--- INSTRUCTIONS FOR THE TASK ---
Take the entries below and reproduce them word for word.

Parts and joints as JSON:
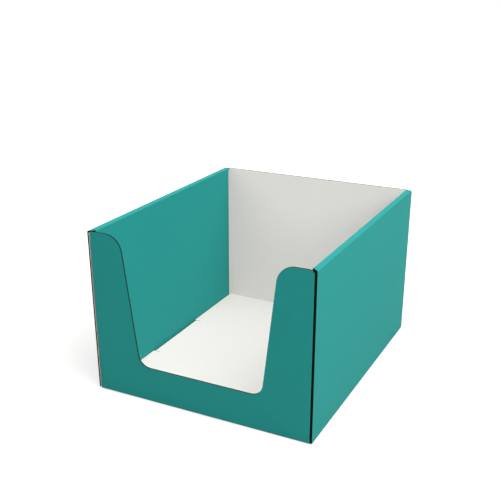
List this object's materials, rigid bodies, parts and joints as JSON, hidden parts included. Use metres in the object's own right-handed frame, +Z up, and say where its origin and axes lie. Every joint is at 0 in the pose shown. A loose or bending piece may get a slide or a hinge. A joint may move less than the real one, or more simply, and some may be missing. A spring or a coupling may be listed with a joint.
{
  "type": "cardboard display tray",
  "caption": "Open-topped counter display tray folded from one sheet of corrugated board, with double side walls and a scooped front.",
  "frame": {"origin": "centre of the underside of the base", "axes": "+Z up, +Y from the scooped front to the back wall, +X to the right as seen from the front"},
  "size_m": [0.25, 0.294, 0.18],
  "materials": {
    "board": "matt teal print on the outside, white liner inside, brown raw edges"
  },
  "bodies": {
    "root": {"display_tray": "board"}
  },
  "joints": []
}
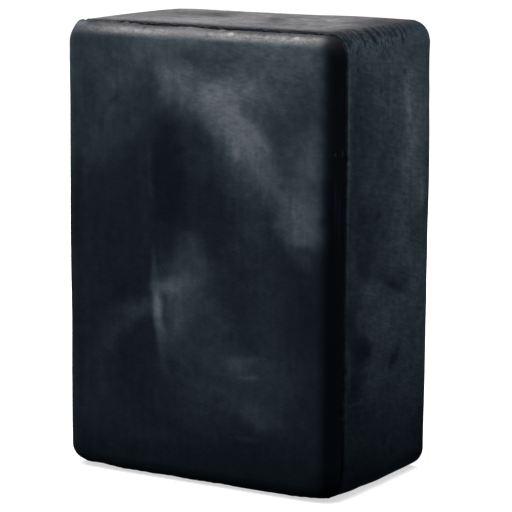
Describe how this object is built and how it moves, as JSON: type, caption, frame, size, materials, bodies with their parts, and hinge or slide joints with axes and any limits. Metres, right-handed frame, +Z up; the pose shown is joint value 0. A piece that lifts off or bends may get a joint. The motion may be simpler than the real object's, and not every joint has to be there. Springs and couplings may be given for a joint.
{
  "type": "charcoal drawing block",
  "caption": "Thick rectangular block of pressed charcoal with rounded corners, a softly rounded drawing face bonded to a deeper rear block, and flat ends to stand on.",
  "frame": {"origin": "centre of the bottom end, on the surface that the block stands on", "axes": "+Z up along the block's height, +X to the right across the drawing face, +Y from the drawing face to the back"},
  "size_m": [0.064, 0.0374, 0.092],
  "materials": {
    "rubbed_charcoal": "satin, rubbed smooth, with pale hazy smudges",
    "pressed_charcoal": "dry satin, dusty, with fine pressing streaks",
    "binder": "matt dried binder"
  },
  "bodies": {
    "root": {"face_slab": "rubbed_charcoal", "binder_film": "binder", "rear_block": "pressed_charcoal"}
  },
  "joints": []
}
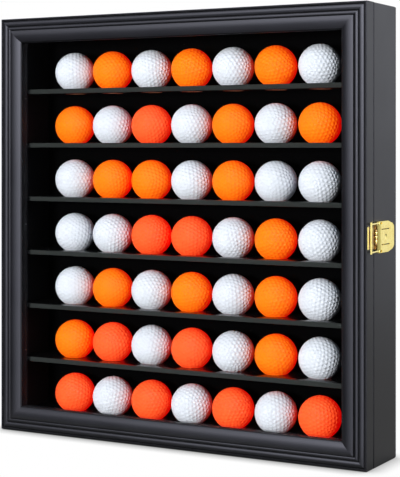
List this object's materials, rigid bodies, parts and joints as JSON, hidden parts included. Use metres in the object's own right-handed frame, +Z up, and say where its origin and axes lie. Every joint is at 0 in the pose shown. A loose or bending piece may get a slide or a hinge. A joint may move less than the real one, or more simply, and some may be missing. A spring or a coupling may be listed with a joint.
{
  "type": "golf ball display case",
  "caption": "Shallow glazed case with grooved shelves of seated golf balls, a moulded hinged door and a side toggle latch.",
  "frame": {"origin": "middle of the case's underside, halfway between the door's front edge and the back board's rear face", "axes": "+X to the right seen from the front, +Y from the door to the back, +Z up"},
  "size_m": [0.4311, 0.081, 0.44],
  "materials": {
    "black_lacquer": "satin black lacquer on wood",
    "back_black": "matt black hardboard",
    "shelf_black": "matt black painted board, raw brown at the cut seats",
    "black_felt": "black felt",
    "pad_felt": "soft stick-on pad",
    "clear_pane": "clear acrylic sheet",
    "ball": "glossy dimpled cover, white, orange and red-orange",
    "polished_brass": "bright yellow brass plate",
    "zinc_steel": "bright zinc",
    "raw_wood": "bare wood"
  },
  "bodies": {
    "cabinet": {"back_brads": "zinc_steel", "back_panel": "back_black", "ball_row_1": "ball", "ball_row_2": "ball", "ball_row_3": "ball", "ball_row_4": "ball", "ball_row_5": "ball", "ball_row_6": "ball", "ball_row_7": "ball", "base_ball_board": "shelf_black", "bottom_panel": "black_lacquer", "case_dowels": "raw_wood", "felt_lining": "black_felt", "hanger_nails": "zinc_steel", "hinge_leaves_case": "polished_brass", "hinge_pins": "polished_brass", "hinge_screws_case": "polished_brass", "latch_base": "polished_brass", "latch_base_screws": "polished_brass", "latch_lever_pin": "polished_brass", "shelf_1": "shelf_black", "shelf_2": "shelf_black", "shelf_3": "shelf_black", "shelf_4": "shelf_black", "shelf_5": "shelf_black", "shelf_6": "shelf_black", "side_panel_left": "black_lacquer", "side_panel_right": "black_lacquer", "top_panel": "black_lacquer", "wall_hangers": "zinc_steel"},
    "door": {"door_pads": "pad_felt", "door_rail_bottom": "black_lacquer", "door_rail_top": "black_lacquer", "door_stile_left": "black_lacquer", "door_stile_right": "black_lacquer", "glazing_bead_bottom": "black_lacquer", "glazing_bead_left": "black_lacquer", "glazing_bead_right": "black_lacquer", "glazing_bead_top": "black_lacquer", "glazing_pane": "clear_pane", "glazing_pins": "zinc_steel", "hinge_leaves_door": "polished_brass", "hinge_screws_door": "polished_brass", "latch_keeper": "polished_brass", "latch_keeper_screws": "polished_brass", "mitre_keys": "raw_wood"},
    "latch_lever": {"latch_lever": "polished_brass", "latch_loop_pin": "polished_brass"},
    "latch_loop": {"latch_loop": "polished_brass"}
  },
  "joints": [
    {"name": "door_swing", "type": "hinge", "parent": "cabinet", "child": "door", "pos_m": [-0.21344, -0.02032, 0.22], "axis": [0, 0, -1], "range_deg": [0, 170]},
    {"name": "lever_turn", "type": "hinge", "parent": "cabinet", "child": "latch_lever", "pos_m": [0.21274, -0.01843, 0.218], "axis": [0, 0, -1], "range_deg": [0, 120]},
    {"name": "loop_turn", "type": "hinge", "parent": "latch_lever", "child": "latch_loop", "pos_m": [0.21294, -0.01178, 0.218], "axis": [0, 0, -1], "range_deg": [-120, 0]}
  ],
  "couplings": [
    {"joint": "loop_turn", "follows": "lever_turn", "ratio": -1}
  ]
}
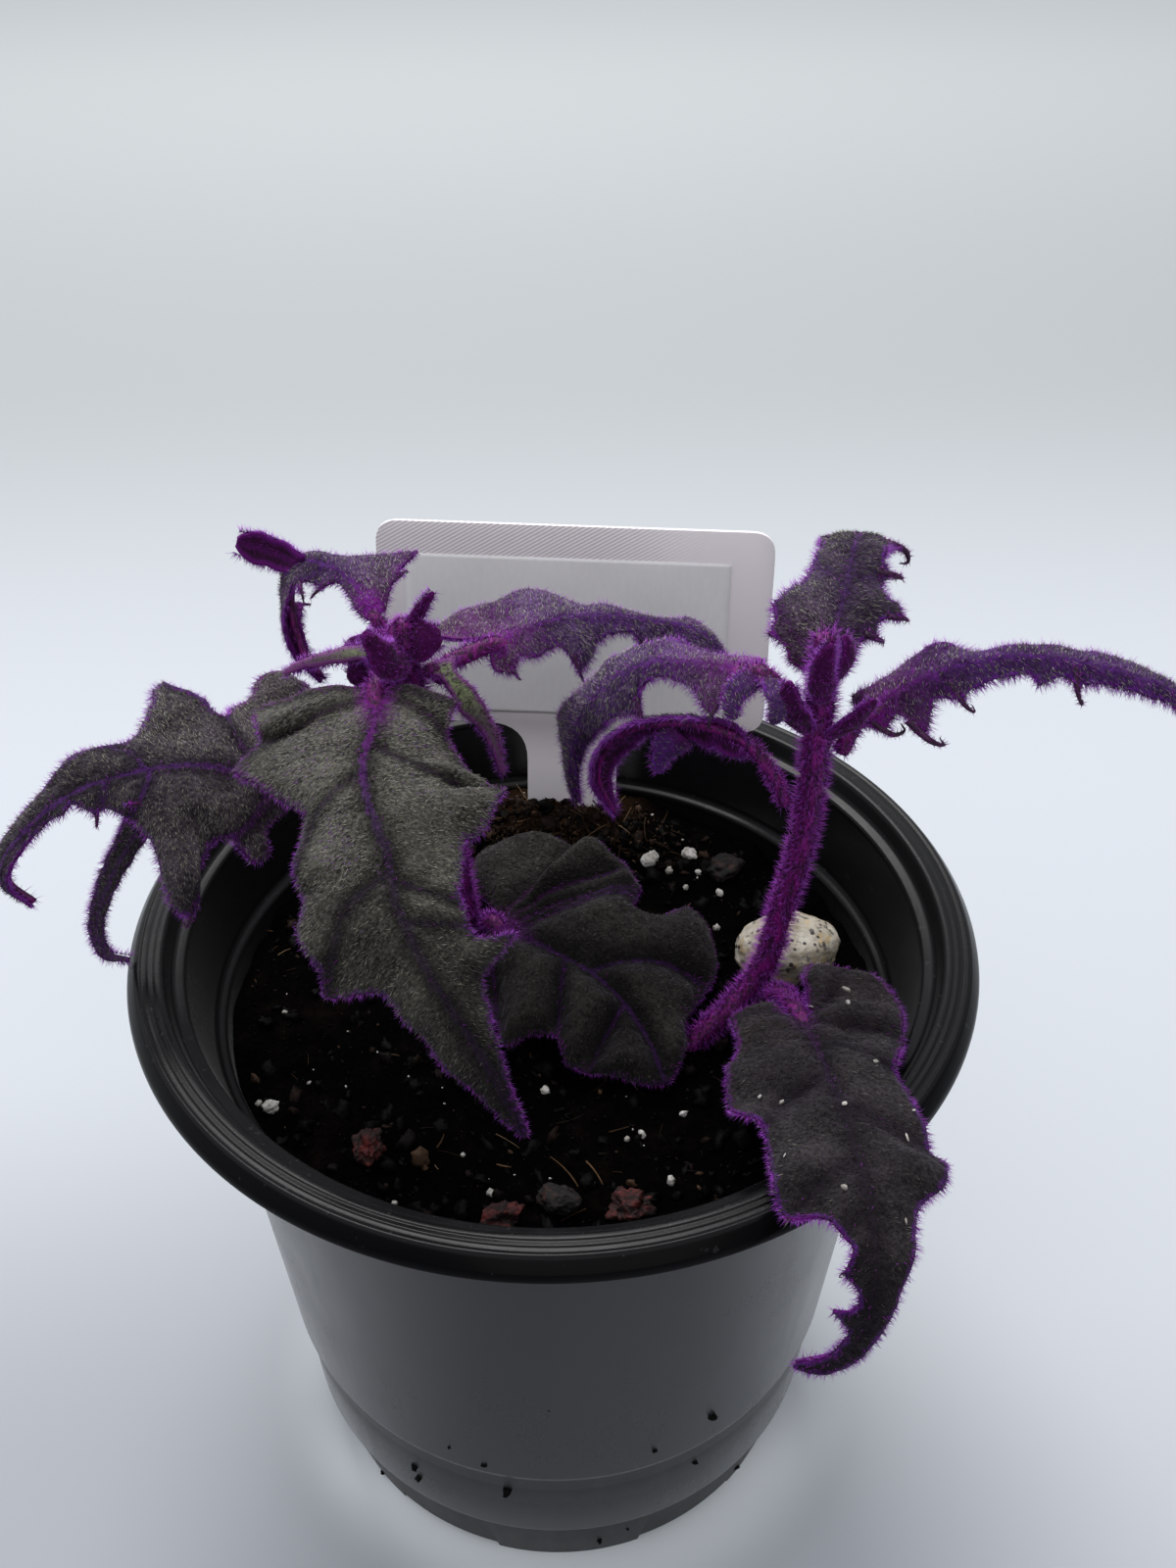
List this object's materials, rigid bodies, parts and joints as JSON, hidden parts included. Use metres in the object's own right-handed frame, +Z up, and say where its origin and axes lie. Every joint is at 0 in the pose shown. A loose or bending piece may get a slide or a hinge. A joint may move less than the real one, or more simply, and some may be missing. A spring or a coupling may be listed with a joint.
{
  "type": "potted purple passion plant",
  "caption": "Young velvet-leaved plant with violet hairs and toothed drooping leaves, in a round nursery pot with a stepped rim and a bare stake label.",
  "frame": {"origin": "middle of the flat boss under the pot, on the surface that the pot stands on", "axes": "+Z up along the pot's axis; the picture's viewer stands on the -Y side; +X to the viewer's right"},
  "size_m": [0.1415, 0.1144, 0.1406],
  "materials": {
    "pot": "satin black moulded plastic with faint turned ridges",
    "soil": "near black crumbly potting mix with pale specks",
    "label": "white plastic with fine embossed diagonal lines",
    "sticker": "bare pale paper",
    "pebble": "rough white stone with grey specks",
    "perlite": "porous off-white grain",
    "bark": "rough red-brown bark",
    "stem": "magenta-purple with dense violet hairs",
    "young_leaf": "violet hairs over green",
    "leaf": "grey-green velvet with violet veins and edges"
  },
  "bodies": {
    "root": {"pot": "pot", "soil": "soil", "plant_label": "label", "label_sticker": "sticker", "pebble": "pebble", "bark_chip_1": "bark", "bark_chip_2": "bark", "bark_chip_3": "bark", "bark_chip_4": "bark", "bark_chip_5": "bark", "perlite_1": "perlite", "perlite_2": "perlite", "perlite_3": "perlite", "stem_a": "stem", "stem_b": "stem", "apex_a": "young_leaf", "leaf_a1_front": "leaf", "leaf_a2_left": "leaf", "leaf_a3_back_left": "leaf", "leaf_a4_right": "leaf", "leaf_a6_young": "leaf", "leaf_a7_low": "leaf", "leaf_b1_back": "leaf", "leaf_b2_right": "leaf", "leaf_b3_upper_left": "leaf", "leaf_b4_lower_left": "leaf", "leaf_b5_over_rim": "leaf"}
  },
  "joints": []
}
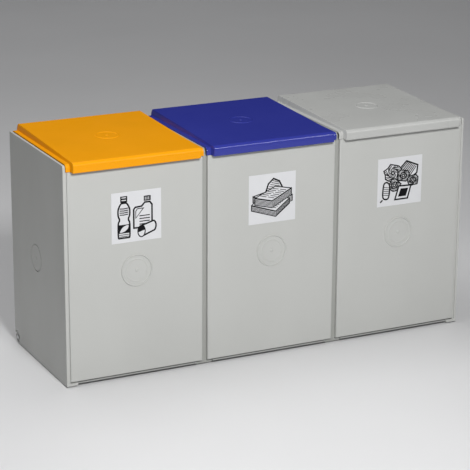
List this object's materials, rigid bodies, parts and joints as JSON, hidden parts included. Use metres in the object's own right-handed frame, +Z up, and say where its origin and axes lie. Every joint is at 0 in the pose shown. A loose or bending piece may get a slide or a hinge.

--- RESULT OF THE EXERCISE ---
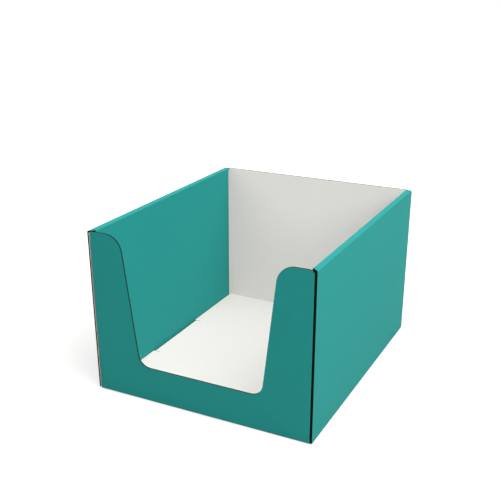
List this object's materials, rigid bodies, parts and joints as JSON, hidden parts included. Use metres in the object's own right-handed frame, +Z up, and say where its origin and axes lie. Every joint is at 0 in the pose shown. A loose or bending piece may get a slide or a hinge. A joint may move less than the real one, or more simply, and some may be missing. A spring or a coupling may be listed with a joint.
{
  "type": "cardboard display tray",
  "caption": "Open-topped counter display tray folded from one sheet of corrugated board, with double side walls and a scooped front.",
  "frame": {"origin": "centre of the underside of the base", "axes": "+Z up, +Y from the scooped front to the back wall, +X to the right as seen from the front"},
  "size_m": [0.25, 0.294, 0.18],
  "materials": {
    "board": "matt teal print on the outside, white liner inside, brown raw edges"
  },
  "bodies": {
    "root": {"display_tray": "board"}
  },
  "joints": []
}
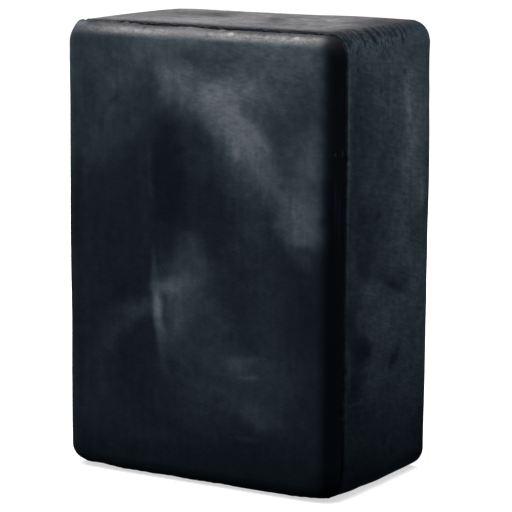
Describe how this object is built and how it moves, as JSON: type, caption, frame, size, materials, bodies with their parts, and hinge or slide joints with axes and any limits. Metres, right-handed frame, +Z up; the pose shown is joint value 0. A piece that lifts off or bends may get a joint. The motion may be simpler than the real object's, and not every joint has to be there. Springs and couplings may be given for a joint.
{
  "type": "charcoal drawing block",
  "caption": "Thick rectangular block of pressed charcoal with rounded corners, a softly rounded drawing face bonded to a deeper rear block, and flat ends to stand on.",
  "frame": {"origin": "centre of the bottom end, on the surface that the block stands on", "axes": "+Z up along the block's height, +X to the right across the drawing face, +Y from the drawing face to the back"},
  "size_m": [0.064, 0.0374, 0.092],
  "materials": {
    "rubbed_charcoal": "satin, rubbed smooth, with pale hazy smudges",
    "pressed_charcoal": "dry satin, dusty, with fine pressing streaks",
    "binder": "matt dried binder"
  },
  "bodies": {
    "root": {"face_slab": "rubbed_charcoal", "binder_film": "binder", "rear_block": "pressed_charcoal"}
  },
  "joints": []
}
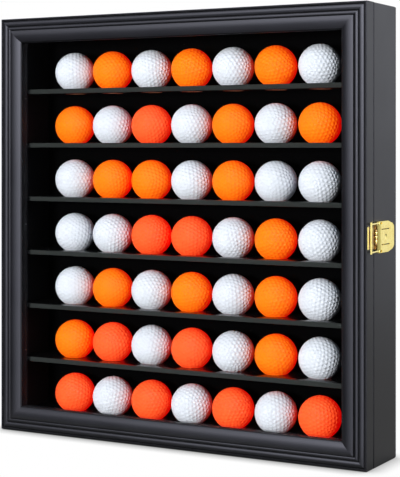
List this object's materials, rigid bodies, parts and joints as JSON, hidden parts included. Use metres in the object's own right-handed frame, +Z up, and say where its origin and axes lie. Every joint is at 0 in the pose shown. A loose or bending piece may get a slide or a hinge. A joint may move less than the real one, or more simply, and some may be missing. A spring or a coupling may be listed with a joint.
{
  "type": "golf ball display case",
  "caption": "Shallow glazed case with grooved shelves of seated golf balls, a moulded hinged door and a side toggle latch.",
  "frame": {"origin": "middle of the case's underside, halfway between the door's front edge and the back board's rear face", "axes": "+X to the right seen from the front, +Y from the door to the back, +Z up"},
  "size_m": [0.4311, 0.081, 0.44],
  "materials": {
    "black_lacquer": "satin black lacquer on wood",
    "back_black": "matt black hardboard",
    "shelf_black": "matt black painted board, raw brown at the cut seats",
    "black_felt": "black felt",
    "pad_felt": "soft stick-on pad",
    "clear_pane": "clear acrylic sheet",
    "ball": "glossy dimpled cover, white, orange and red-orange",
    "polished_brass": "bright yellow brass plate",
    "zinc_steel": "bright zinc",
    "raw_wood": "bare wood"
  },
  "bodies": {
    "cabinet": {"back_brads": "zinc_steel", "back_panel": "back_black", "ball_row_1": "ball", "ball_row_2": "ball", "ball_row_3": "ball", "ball_row_4": "ball", "ball_row_5": "ball", "ball_row_6": "ball", "ball_row_7": "ball", "base_ball_board": "shelf_black", "bottom_panel": "black_lacquer", "case_dowels": "raw_wood", "felt_lining": "black_felt", "hanger_nails": "zinc_steel", "hinge_leaves_case": "polished_brass", "hinge_pins": "polished_brass", "hinge_screws_case": "polished_brass", "latch_base": "polished_brass", "latch_base_screws": "polished_brass", "latch_lever_pin": "polished_brass", "shelf_1": "shelf_black", "shelf_2": "shelf_black", "shelf_3": "shelf_black", "shelf_4": "shelf_black", "shelf_5": "shelf_black", "shelf_6": "shelf_black", "side_panel_left": "black_lacquer", "side_panel_right": "black_lacquer", "top_panel": "black_lacquer", "wall_hangers": "zinc_steel"},
    "door": {"door_pads": "pad_felt", "door_rail_bottom": "black_lacquer", "door_rail_top": "black_lacquer", "door_stile_left": "black_lacquer", "door_stile_right": "black_lacquer", "glazing_bead_bottom": "black_lacquer", "glazing_bead_left": "black_lacquer", "glazing_bead_right": "black_lacquer", "glazing_bead_top": "black_lacquer", "glazing_pane": "clear_pane", "glazing_pins": "zinc_steel", "hinge_leaves_door": "polished_brass", "hinge_screws_door": "polished_brass", "latch_keeper": "polished_brass", "latch_keeper_screws": "polished_brass", "mitre_keys": "raw_wood"},
    "latch_lever": {"latch_lever": "polished_brass", "latch_loop_pin": "polished_brass"},
    "latch_loop": {"latch_loop": "polished_brass"}
  },
  "joints": [
    {"name": "door_swing", "type": "hinge", "parent": "cabinet", "child": "door", "pos_m": [-0.21344, -0.02032, 0.22], "axis": [0, 0, -1], "range_deg": [0, 170]},
    {"name": "lever_turn", "type": "hinge", "parent": "cabinet", "child": "latch_lever", "pos_m": [0.21274, -0.01843, 0.218], "axis": [0, 0, -1], "range_deg": [0, 120]},
    {"name": "loop_turn", "type": "hinge", "parent": "latch_lever", "child": "latch_loop", "pos_m": [0.21294, -0.01178, 0.218], "axis": [0, 0, -1], "range_deg": [-120, 0]}
  ],
  "couplings": [
    {"joint": "loop_turn", "follows": "lever_turn", "ratio": -1}
  ]
}
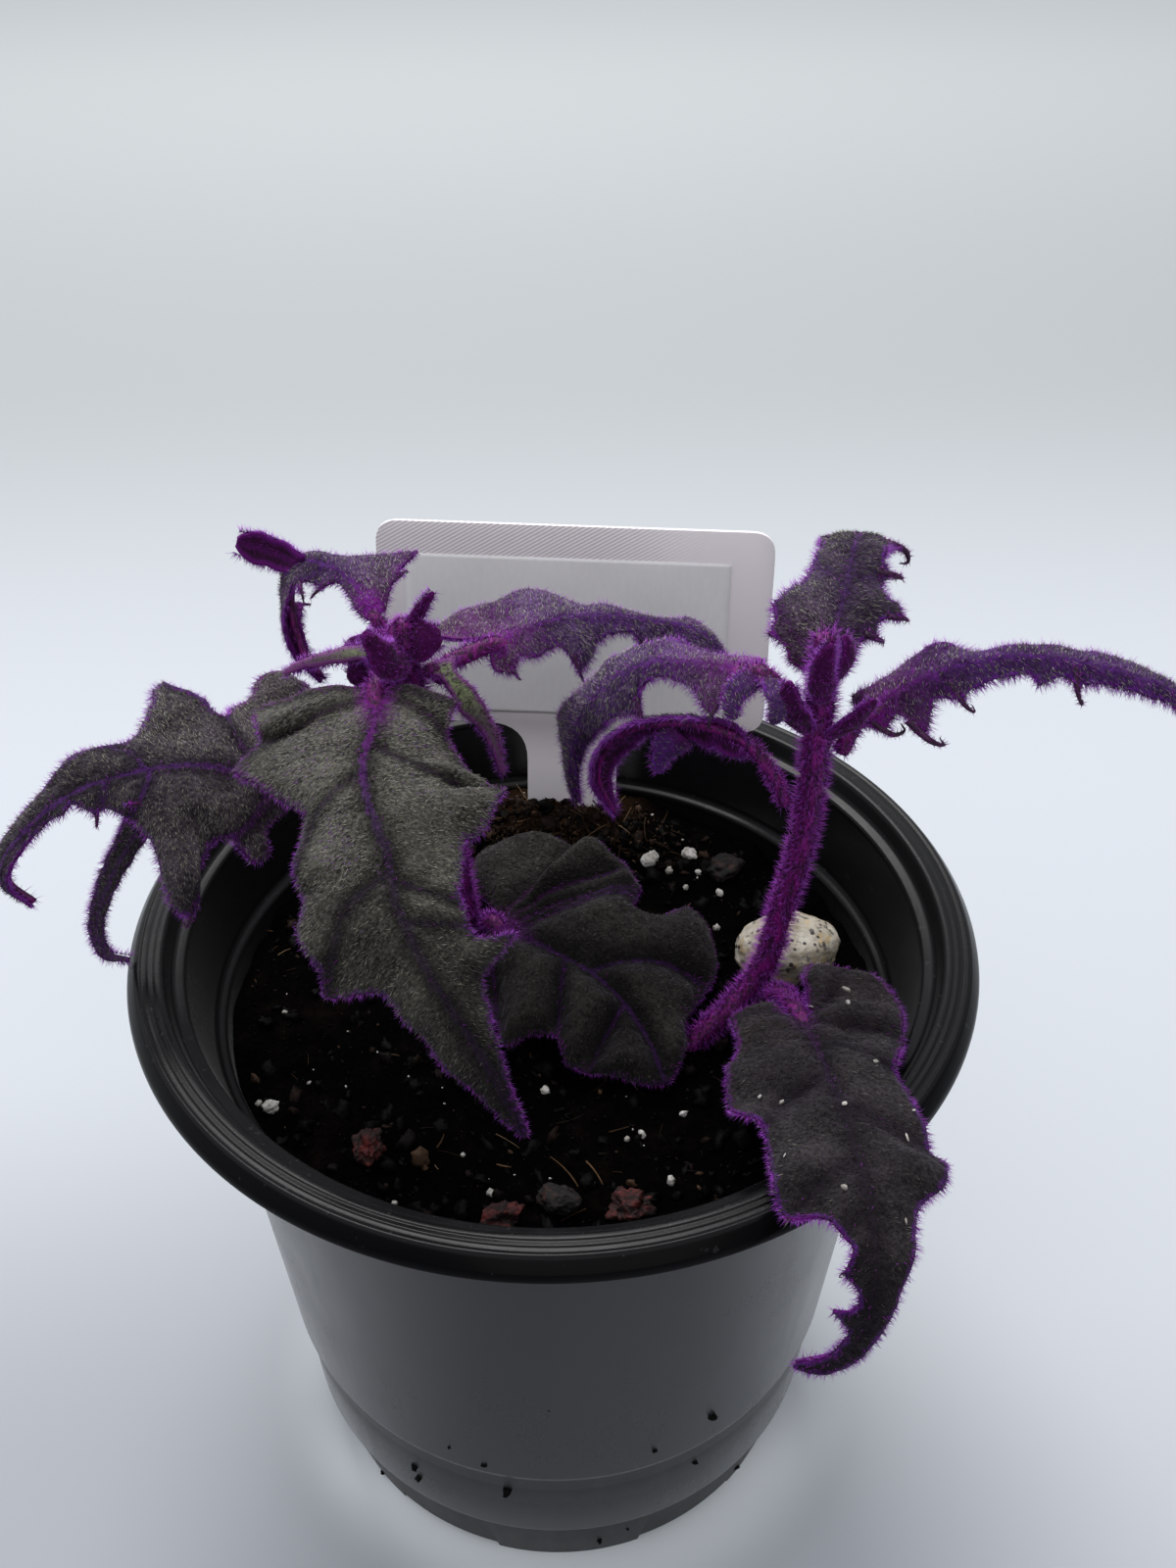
List this object's materials, rigid bodies, parts and joints as JSON, hidden parts included. Use metres in the object's own right-handed frame, +Z up, and say where its origin and axes lie. Every joint is at 0 in the pose shown. A loose or bending piece may get a slide or a hinge. A joint may move less than the real one, or more simply, and some may be missing. A spring or a coupling may be listed with a joint.
{
  "type": "potted purple passion plant",
  "caption": "Young velvet-leaved plant with violet hairs and toothed drooping leaves, in a round nursery pot with a stepped rim and a bare stake label.",
  "frame": {"origin": "middle of the flat boss under the pot, on the surface that the pot stands on", "axes": "+Z up along the pot's axis; the picture's viewer stands on the -Y side; +X to the viewer's right"},
  "size_m": [0.1415, 0.1144, 0.1406],
  "materials": {
    "pot": "satin black moulded plastic with faint turned ridges",
    "soil": "near black crumbly potting mix with pale specks",
    "label": "white plastic with fine embossed diagonal lines",
    "sticker": "bare pale paper",
    "pebble": "rough white stone with grey specks",
    "perlite": "porous off-white grain",
    "bark": "rough red-brown bark",
    "stem": "magenta-purple with dense violet hairs",
    "young_leaf": "violet hairs over green",
    "leaf": "grey-green velvet with violet veins and edges"
  },
  "bodies": {
    "root": {"pot": "pot", "soil": "soil", "plant_label": "label", "label_sticker": "sticker", "pebble": "pebble", "bark_chip_1": "bark", "bark_chip_2": "bark", "bark_chip_3": "bark", "bark_chip_4": "bark", "bark_chip_5": "bark", "perlite_1": "perlite", "perlite_2": "perlite", "perlite_3": "perlite", "stem_a": "stem", "stem_b": "stem", "apex_a": "young_leaf", "leaf_a1_front": "leaf", "leaf_a2_left": "leaf", "leaf_a3_back_left": "leaf", "leaf_a4_right": "leaf", "leaf_a6_young": "leaf", "leaf_a7_low": "leaf", "leaf_b1_back": "leaf", "leaf_b2_right": "leaf", "leaf_b3_upper_left": "leaf", "leaf_b4_lower_left": "leaf", "leaf_b5_over_rim": "leaf"}
  },
  "joints": []
}
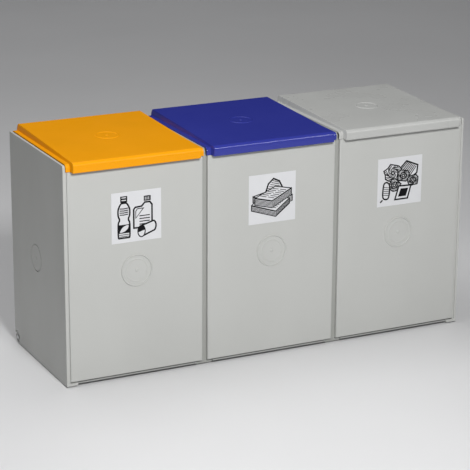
List this object's materials, rigid bodies, parts and joints as JSON, hidden parts included. Use metres in the object's own right-handed frame, +Z up, and say where its origin and axes lie. Every joint is at 0 in the pose shown. A loose or bending piece may get a slide or a hinge.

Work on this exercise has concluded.